Most people think a show is good or bad based on how good or bad the "idea" is-whatever an "idea" is. Ideas are only good if there is a production system that not only allows them to end up on the screen, but encourages them to improve and evolve along the production line. That didn't exist then, existed for a short time here and there in the 90s and has since disappeared.

Well that's a subject for another day.

Saturday, February 20, 2010

If You Can't See It, It Doesn't Matter

Some people think that bad drawing is just another "style", among many. People like to say "Not everything needs to be cartoony" - which is usually the straw man argument used to endorse stiff bad drawings like you get in most TV cartoons from the 70s on.
Even when good artists who worked on those bad stiff TV cartoons tell you these cartoons are bad and that we are ashamed to have contributed to them, there are still holdouts who won't believe it.
Well there's nothing anyone can do about that.

If you can see that organic well drawn cartoons are obviously better than stiff dead ones, but just can't figure out why, you can probably learn some of the techniques that make old cartoons much better in general than cartoons drawn in the last 40 years or so.

If you can't see it at all, no amount of evidence or argument is gonna change your mind. So I encourage commenters to not yell at each other just for not being able to see the difference. It's a pointless argument if your eyes can't recognize it.I sometimes wonder why some folks who so strongly disagree with the whole point of this blog keep coming back every day just to get mad.

There are plenty of sites that revere modern cartoons where the fans can enjoy them in peace.
I agree that not everything needs to be cartoony.

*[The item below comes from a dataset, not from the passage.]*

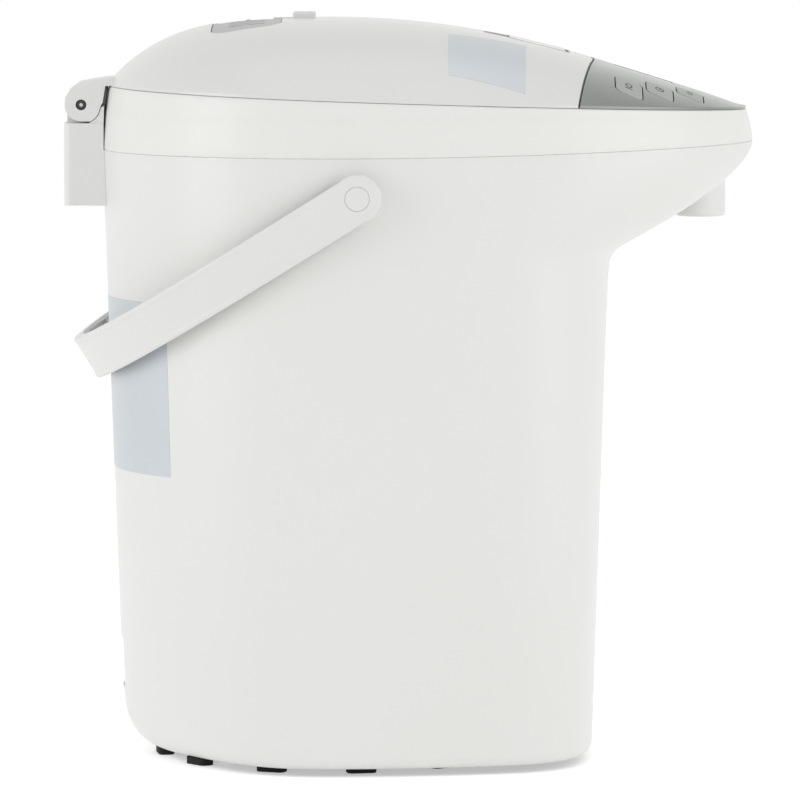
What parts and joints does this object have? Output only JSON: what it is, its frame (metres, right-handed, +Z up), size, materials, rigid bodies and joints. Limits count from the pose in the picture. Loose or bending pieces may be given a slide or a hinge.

Everything isn't. Far from it. But in the cartoon business there ought to be at least a few homes for cartoonists to do what cartoonists invented and have had stolen from them.

Why on earth are cartoons such a rarity in the cartoon business? And how can that be controversial?

Monday, February 15, 2010

Eye Direction Is Important

Eye contact was a seemingly impossible skill at Filmation, no matter how much they begged for it.

Friday, February 12, 2010

Will Finn at Filmation

Ram Man "surprised"
Will Finn said...

i gotta add one more memorable moment that's relevant to "on model" dogma:

my first week on HE-MAN, the cleanup crew were given model sheets of "Ram Man" where the designer had drawn his thumbs on the wrong side of his hands.

In his "full front" pose and side pose, the thumbs were right, but in the rear pose, they were drawn incorrectly, it was an obvious mistake.

When we pointed this out to the clean up supervisor, she went ashen and told us we had to follow it anyway, until the proper protocol had been addressed to look into the problem. Whenever he turned his back, we had to have "Ram Man's" thumbs inbetween around to the wrong side of his hand to be perfectly "on model."

I swear to God I am not making this up.

It took a couple of weeks, but we were eventually given new "corrected models" and the crew went into overtime to re-do all the incorrect clean up we had been doing in the interim.

Ram Man "fiercely symmetrical"


If Kafka had ever written pure farce, even he could not have topped FILMATION.

P.S. the original FAT ALBERT characters were done by some very good artists for 2 TV specials that were not done at FILMATION. These are for some reason not available and have not been aired in nearly 30 years. When the subject was sold to TV FILMATION, bastardized the models and the results were...well, typical.

Ram Man "determined"

Thursday, February 11, 2010

The Most Important 80s Rule

"Fat Albert Surprised"



This is from a Filmation layout manual but it represents the philosophy of every 80s cartoon studio that I worked at. Boy the requirements to be a layout artist sound hard!

That sounds like you'd have to go to art school in France for 10 years before you can get a job at Filmation.

And here's how they want you to apply all those skills

This instruction means: only use 2 poses for dialogue. A front or 3/4 view. That's it. That way you can keep the rest of the drawing completely still- and don't forget to trace it! But be creative like the manual says.
Be creative, but make sure if you make a radical "extreme change" like evening out the arms above, that you get official permission from the foreman.
Test: name each of their emotions.

Thanks to Jeremy for uploading the whole giant manual. There are more gifts of wisdom in it.

Wednesday, February 10, 2010

Depressing Studios 3: DiC

DIC?
Do I even need to say anything?

I will anyway. In terms of sheer ugliness, it would be hard to beat this stuff. DiC came out of nowhere in the 1980s and seemed to have no rules or standards as to what made cartoons work. So they just made it up.
The combination of the worst character designs I'd ever seen, with sending all the creative work to the cheapest service studios around the world added up to a style that makes Filmation look like 40s Disney.
When I went to work in-house for DiC, they had not even heard of what a layout was- let alone an animator. They had storyboard artists that had never animated, and believed that any camera angle and any number of characters in a scene was no problem to animate- because they didn't have to do it. They drew storyboards with downshots of characters they couldn't draw themselves even in a straight on pose and then sent the storyboards to some poor nation across the globe. 6 months later, finished cartoons would show up back in LA and everyone here would slap each other on the back for the magic they had achieved- not knowing what miracle made the stuff move- when it actually did once in a blue moon.

A visual style that developed out of poor taste, uncaring business men, ignorance, shoddy design and cheap production values later developed into the style adopted by studios that could afford to make movies that cost 20 times the budget of Pinocchio. Go figure.